Since I have a little free time the next few days, I am going to take this opportunity to finish my GAL project I started a couple of weeks ago. I also have a whole list of things I am going to get done. The days of letting the ever growing proverbial "to do list" expand even more are gone. When I took control of my life again by exposing the A, I became a person of action forever!
I really cant believe how similar your situation is to my own! I feel like I could have written your story minus the gender difference and my H OW is not married. Do you have any advice for me..anything at all? I need some help
Hey DMB. Just caught up on your thread. How bout an update, unless I missed it somewhere. Wish I'd have been here sooner. I'm like Choc, a big supporter of exposure.
Exposure for me gave me back my dignity. And it ended the affair.

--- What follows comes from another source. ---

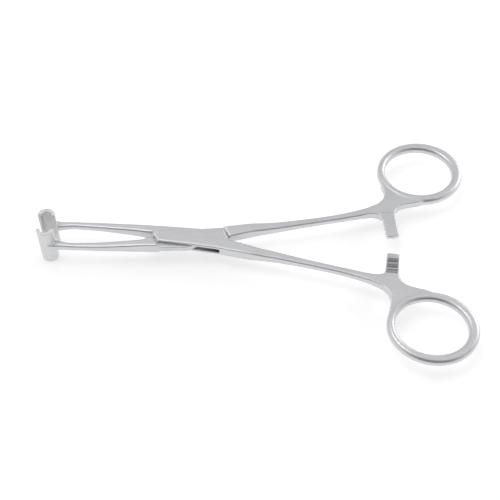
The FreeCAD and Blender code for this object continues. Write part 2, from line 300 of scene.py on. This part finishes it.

Let us know how things are going.
Hope4us
Me - 49, W 49 S22 & S18 Dday 9/4/07 W claims NC 4/7/08 8/29/09 - Divorce Busted. Lots to work through, but we're going to make it.
... and everyone needs to keep in mind that every sitch is different. What works for some, won't work or will backfire for others. Exposing the A would not have done a thing in my sitch. I chose to DB and it worked for me.
I'm not saying don't expose the A ... but again, every sitch is different. What will exposing it get you? For me, the answer was nothing. I chose to put my energy, and PMA, elsewhere.